An MPC Approximation Approach for Adaptive Cruise Control With Reduced Computational Complexity and Low Memory Footprint

This work demonstrates the application of deep neural networks (DNN) to alleviate the computational complexity associated with Model Predictive Control (MPC), which has always been an obstacle hindering the practical adoption of MPC. This challenge is particularly critical in applications for autonomous vehicles where achieving multiple objectives while enforcing a certain number of system constraints is essential. We first revisit and design a control algorithm tailored to the Adaptive Cruise Control (ACC) problem. The developed algorithm consists of two distinct implicit MPCs, each addressing a specific control mode, namely velocity and space control.
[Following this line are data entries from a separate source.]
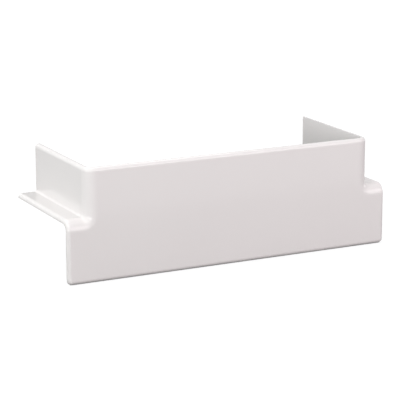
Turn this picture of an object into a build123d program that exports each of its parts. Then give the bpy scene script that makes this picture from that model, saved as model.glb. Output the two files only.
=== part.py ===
from build123d import *
import os

# One-piece cover for a flat tee joint in rectangular wall trunking, in millimetres.
# The frame is the mounted one: the wall is the plane Y = 0, the cover stands out from it
# towards -Y, the main run lies along X and the branch leaves upwards along +Z. The origin is
# on the wall, on the branch's centre line, level with the cover's bottom edge.

# The trunking that the cover goes over
trunking_width = 150.0
trunking_depth = 60.0
side_clearance = 0.3
front_clearance = 0.8

# The moulding
wall = 2.2
lap_height = 31.3
collar_rise = 24.3
wing_width = 9.6
inner_roll_radius = 3.3
inside_corner_radius = 1.2
rim_radius = 1.9
foot_corner_land = 0.3

# The noses inside the collar, which snap behind the edges of the branch trunking
nose_length = 8.0
nose_height = 0.6
nose_lead_in = 2.4
nose_crest = 0.6
nose_catch = 0.6
nose_setback = 3.5

# How far the hollow runs past the open sides
overrun = 5.0

# Sizes that follow from those above
passage_half_width = trunking_width / 2 + side_clearance
collar_half_width = passage_half_width + wall
run_half_width = collar_half_width + wing_width
cavity_depth = trunking_depth + front_clearance
cover_depth = cavity_depth + wall
cover_height = lap_height + collar_rise


def tee_block(half_widths, heights, front, back, corner_radius, roll_radius):
    """A T-shaped block between two depths, upside down so that its bar is at the bottom. Both
    inside corners are rounded, and the front edges of the stem's sides and the bar's shoulders
    are rolled in one run through those corners. The half widths are the stem's and the bar's,
    and the heights are those of the bar's foot, its shoulders and the stem's top."""
    stem, bar = half_widths
    foot, shoulder, top = heights
    with BuildPart() as block:
        with BuildSketch(Plane.XZ.offset(front)):
            with BuildLine():
                Polyline(
                    (-bar, foot),
                    (bar, foot),
                    (bar, shoulder),
                    (stem, shoulder),
                    (stem, top),
                    (-stem, top),
                    (-stem, shoulder),
                    (-bar, shoulder),
                    close=True,
                )
            make_face()
        extrude(amount=back - front)

        shoulder_edges = block.edges().filter_by(Axis.Y).group_by(Axis.Z)[1]
        inside_corners = shoulder_edges.sort_by(lambda edge: abs(edge.center().X))[:2]
        fillet(inside_corners, corner_radius)

        front_edges = block.faces().sort_by(Axis.Y)[0].edges()
        by_height = front_edges.group_by(Axis.Z)
        by_side = front_edges.group_by(Axis.X)
        open_edges = by_height[0] + by_height[-1] + by_side[0] + by_side[-1]
        fillet(front_edges - open_edges, roll_radius)
    return block.part


# The moulding's outer form, and the hollow that leaves an even wall behind it
outer_block = tee_block(
    (collar_half_width, run_half_width),
    (0, lap_height, cover_height),
    cover_depth,
    0,
    inside_corner_radius,
    inner_roll_radius + wall,
)
hollow_block = tee_block(
    (passage_half_width, run_half_width + overrun),
    (-overrun, lap_height - wall, cover_height + overrun),
    cavity_depth,
    -overrun,
    inside_corner_radius + wall,
    inner_roll_radius,
)

# The cover
with BuildPart() as tee_cover:
    add(outer_block)

    # The front plate's lower corners, a little rounder than the rim that runs through them
    foot_corners = tee_cover.edges().filter_by(Axis.Y).group_by(Axis.Z)[0]
    fillet(foot_corners, rim_radius + foot_corner_land)

    # Rounded rims: from the plate's lowest edge up both ends and back along the shelves, and
    # from its highest edge back along both side walls, always on to the next tangent edge
    plate_edges = tee_cover.faces().sort_by(Axis.Y)[0].edges().sort_by(Axis.Z)
    fillet([plate_edges[0], plate_edges[-1]], rim_radius)

    add(hollow_block, mode=Mode.SUBTRACT)

    # A snap nose on the inside of each side wall, just above the shelf and near the wall:
    # a long lead-in for pushing the cover on, a crest and a steep catch
    with BuildSketch(Plane.XY.offset(lap_height + wall)):
        with BuildLine():
            Polyline(
                (passage_half_width + wall / 2, -nose_setback),
                (passage_half_width, -nose_setback),
                (passage_half_width - nose_height, -nose_setback - nose_lead_in),
                (passage_half_width - nose_height, -nose_setback - nose_lead_in - nose_crest),
                (passage_half_width, -nose_setback - nose_lead_in - nose_crest - nose_catch),
                (passage_half_width + wall / 2, -nose_setback - nose_lead_in - nose_crest - nose_catch),
                close=True,
            )
        make_face()
        mirror(about=Plane.YZ)
    extrude(amount=nose_length)

tee_cover.part.label = "tee_cover"
os.makedirs("parts", exist_ok=True)
export_step(tee_cover.part, "parts/tee_cover.step")
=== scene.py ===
import math

import bpy
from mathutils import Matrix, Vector

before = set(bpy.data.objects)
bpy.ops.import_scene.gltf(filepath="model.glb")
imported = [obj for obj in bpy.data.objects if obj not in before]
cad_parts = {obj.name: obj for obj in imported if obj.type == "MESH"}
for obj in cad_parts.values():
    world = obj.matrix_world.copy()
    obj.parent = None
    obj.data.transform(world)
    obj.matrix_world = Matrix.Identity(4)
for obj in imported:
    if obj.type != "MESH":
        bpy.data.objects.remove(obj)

# The one moulding of the tee cover, in a studio with a pale floor. All lengths are in metres,
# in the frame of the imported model: the wall is the plane Y = 0, the front faces -Y, +Z is up.
# Azimuths and elevations are in degrees. Azimuth 0 is in front of the cover, 90 on its right
# and 180 behind it.

NODE = "tee_cover"

NEUTRAL = (1.0, 1.0, 1.0)
WHITE = (1.0, 1.0, 1.0, 1.0)
BLACK = (0.0, 0.0, 0.0, 1.0)

# The camera, fitted to the edges of the cover in the photograph
CAMERA_AIM = (-0.0179, -0.063, 0.0341)
CAMERA_AZIMUTH = -26.8
CAMERA_ELEVATION = 13.9
CAMERA_DISTANCE = 0.864
CAMERA_LENS_MM = 161.3

# The moulded plastic, with slight clouds in its colour and gloss, and a very fine grain
PLASTIC_COLOUR = (0.765, 0.74, 0.735)
PLASTIC_COLOUR_SPREAD = 0.012
PLASTIC_ROUGHNESS = (0.10, 0.14)
PLASTIC_IOR = 1.49
CLOUD_SCALE = 28.0
CLOUD_DETAIL = 3.0
GRAIN_SCALE = 1400.0
GRAIN_DETAIL = 2.0
GRAIN_HEIGHT = 0.000004
GRAIN_STRENGTH = 0.25

# The floor: its grey under the light, and its own glow to the camera, which grows to full white
# between two distances from the origin
FLOOR_HALF_SIZE = 6.0
FLOOR_GREY = (0.25, 0.25, 0.25, 1.0)
FLOOR_GLOW = 0.8
FLOOR_FADE = (0.3, 0.8)

# The painted contact shadow under the cover: how near the cover has to be to darken the floor's
# glow, and the share of open space above a point from which its glow is whole
CONTACT_SHADOW_REACH = 0.004
CONTACT_SHADOW_OPENNESS = 0.4

# The sky's strength as a light. Where it is seen, it is plain white.
SKY_LIGHT = 0.25

# The soft boxes: name, azimuth, elevation, distance, width, height, brightness, colour
LAMP_TARGET = (0.0, -0.03, 0.03)
LAMPS = (
    ("strip_front_left", -60.0, 6.0, 1.6, 2.0, 0.3, 7.0, NEUTRAL),
    ("box_front_left", -60.0, 45.0, 0.8, 1.0, 0.5, 1.9, (0.96, 1.0, 0.98)),
    ("box_front_right", 30.0, 18.0, 0.8, 0.8, 0.45, 2.8, (1.0, 0.91, 0.94)),
    ("box_overhead_back", 180.0, 65.0, 1.5, 1.6, 1.2, 1.9, NEUTRAL),
    ("strip_back", 180.0, 7.0, 1.6, 0.6, 0.5, 3.0, NEUTRAL),
    ("strip_right", 95.0, 8.0, 1.6, 0.6, 0.5, 2.0, NEUTRAL),
    ("box_back_left", -140.0, 30.0, 1.6, 1.8, 1.2, 0.35, NEUTRAL),
)

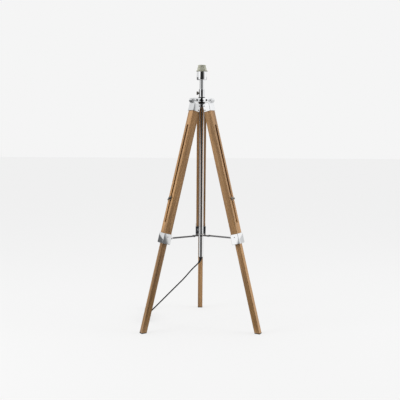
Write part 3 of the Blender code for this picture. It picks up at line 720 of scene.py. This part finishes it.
def make_column():
    bore = TUBE_R - TUBE_WALL
    piece("column_pipe", tube(bore, TUBE_R, TUBE_BOTTOM, HUB_TOP - 0.0005), CHROME, "column", "column_tube")
    nut_r, edge_r, grooves = 0.012, 0.0112, 24

    def grooved(r, z, a):
        return r - (0.0004 * (sin(grooves * a) > 0.3) if r > nut_r - 0.0001 else 0)
    nut = lathe([(TUBE_R + GAP, HUB_BOTTOM - 0.005), (edge_r, HUB_BOTTOM - 0.005),
        (nut_r, HUB_BOTTOM - 0.0042), (nut_r, HUB_BOTTOM - 0.0011), (edge_r, HUB_BOTTOM - GAP),
        (TUBE_R + GAP, HUB_BOTTOM - GAP)], 144, "Z", grooved)
    piece("hub_ring_nut", nut, BLACKENED, "column", "hub_lock_ring")
    bush_r = SLEEVE_R - SLEEVE_WALL
    low, high = HUB_TOP + GAP, SLEEVE_TOP
    sleeve = [(bush_r, low), (SLEEVE_R + 0.0006, low), (SLEEVE_R + 0.0006, low + 0.0022),
        (SLEEVE_R, low + 0.0028), (SLEEVE_R, high - 0.0050), (SLEEVE_R - 0.0004, high - 0.0047),
        (SLEEVE_R - 0.0004, high - 0.0042), (SLEEVE_R, high - 0.0039), (SLEEVE_R, high - 0.0012),
        (SLEEVE_R - 0.0010, high), (bush_r, high)]
    hole = moved(rod(THUMB_HOLE_R, -SLEEVE_R - 0.001, -0.004, 0, 32, "X"), (0, 0, THUMB_Z))
    piece("stem_guide", cut(lathe(sleeve, 72), hole), CHROME, "column", "stem_sleeve")
    bush = tube(STEM_R + GAP / 2, bush_r, low + 0.001, high - 0.0004, 0.0003)
    hole = moved(rod(THUMB_HOLE_R, -SLEEVE_R - 0.001, -0.004, 0, 32, "X"), (0, 0, THUMB_Z))
    piece("stem_guide_bush", cut(bush, hole), NYLON, "column", "stem_bush")


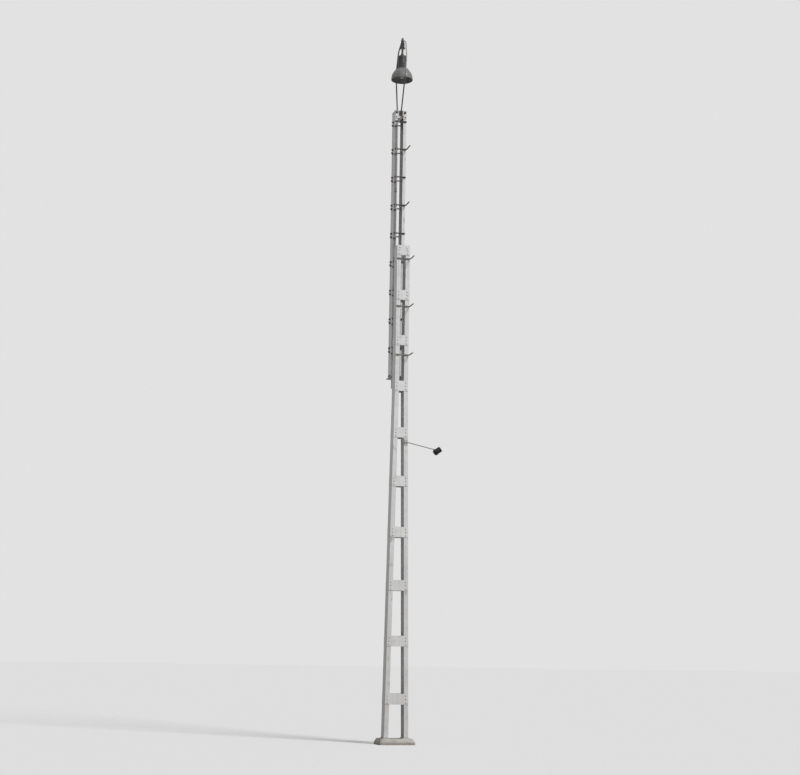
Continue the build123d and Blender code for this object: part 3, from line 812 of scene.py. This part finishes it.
# Bolt of the drum's band
clamp_bolt = Piece("drum_clamp_bolt", "drum_paint")
band = middle("drum_band")
band_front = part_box("drum_band")[0].y
clamp_bolt.bolt(Vector((band.x, band_front, band.z)), -Y, SMALL_BOLT, end=0.8)
clamp_bolt.make()

# Foundation: worn concrete with a mortar pad round each foot
block = Piece("worn_foundation", "concrete")
half_width, half_depth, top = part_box("foundation_head")[1]
top_width, top_depth = half_width - BEVEL_WIDTH, half_depth - BEVEL_WIDTH
block_levels = []
for share in (0.0, 0.3, 0.6, 0.9, 1.0):
    block_levels.append((half_width, half_depth, top * BEVEL_START * share))
for share in (0.15, 0.4, 0.65, 0.88, 0.97, 1.0):
    inset = BEVEL_WIDTH * share
    height = top * (BEVEL_START + (1 - BEVEL_START) * share)
    block_levels.append((half_width - inset, half_depth - inset, height))
for share in (0.94, 0.85, 0.72, 0.58, 0.42, 0.26, 0.1):
    block_levels.append((top_width * share, top_depth * share, top))
block.add(mound(block_levels, BLOCK_WEAR))
pad_levels = [
    (0.072, 0.132, 0.004),
    (0.068, 0.128, 0.012),
    (0.058, 0.118, 0.020),
    (0.045, 0.106, 0.0235),
    (0.030, 0.090, 0.0245),
    (0.010, 0.050, 0.025),
]
pad = mound(pad_levels, PAD_WEAR, power=6, around=96)
for side in SIDES:
    block.add(pad, Matrix.Translation((side * PAD_X, 0, top - PAD_SINK)))
block.make(sharp=50, replaced=("foundation_head",))

# Floor
floor_mesh = bpy.data.meshes.new("studio_floor")
half = FLOOR_SIZE / 2
corners = [(-half, -half, 0), (half, -half, 0), (half, half, 0), (-half, half, 0)]
floor_mesh.from_pydata(corners, [], [(0, 1, 2, 3)])
floor = link(bpy.data.objects.new("studio_floor", floor_mesh))
floor_mesh.materials.append(pale_floor())

# Even light from all round, and a backdrop that only the camera and reflections see
world = bpy.data.worlds.new("studio")
bpy.context.scene.world = world
world.use_nodes = True
tree = world.node_tree
rays = tree.nodes.new("ShaderNodeLightPath")
seen = tree.nodes.new("ShaderNodeMath")
seen.operation = "MAXIMUM"
tree.links.new(rays.outputs["Is Camera Ray"], seen.inputs[0])
tree.links.new(rays.outputs["Is Glossy Ray"], seen.inputs[1])
tint = tree.nodes.new("ShaderNodeMix")
tint.data_type = "RGBA"
tint.inputs[6].default_value = grey(AMBIENT)
tint.inputs[7].default_value = grey(BACKDROP)
tree.links.new(seen.outputs[0], tint.inputs["Factor"])
tree.links.new(tint.outputs[2], tree.nodes["Background"].inputs["Color"])

# Soft light from one side
sun_data = bpy.data.lights.new("soft_sun", "SUN")
sun_data.energy = SUN_STRENGTH
sun_data.angle = SUN_ANGLE
sun = link(bpy.data.objects.new("soft_sun", sun_data))
sun.rotation_euler = SUN_TURN

# Camera
camera_data = bpy.data.cameras.new("camera")
camera_data.sensor_width = SENSOR_WIDTH
camera_data.lens = CAMERA_LENS
camera = link(bpy.data.objects.new("camera", camera_data))
yaw = atan2(-CAMERA_PLACE[0], -CAMERA_PLACE[1])
camera.matrix_world = (
    Matrix.Translation(Vector(CAMERA_PLACE))
    @ Matrix.Rotation(-yaw, 4, "Z")
    @ Matrix.Rotation(radians(90) + CAMERA_PITCH, 4, "X")
    @ Matrix.Rotation(CAMERA_ROLL, 4, "Z")
)
bpy.context.scene.camera = camera
bpy.context.scene.view_settings.view_transform = "Standard"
Multiple control objectives and constraints are integrated into the algorithm synthesis to ensure satisfactory control performance. We further adopt supervised learning with deep neural networks to reduce the computational cost of MPC, thereby making MPC more accessible for practical use. Simulation results affirm that the DNN-based approximated policy can match the control performance in terms of both tracking precision and constraint satisfaction of state-of-the-art solvers dedicated to optimization problems. Remarkably, the execution time of the approximated policy is approximately one order of magnitude lower than that of implicit MPCs, while its memory footprint is significantly lower than those of its counterparts, thereby emphasizing its distinct advantages.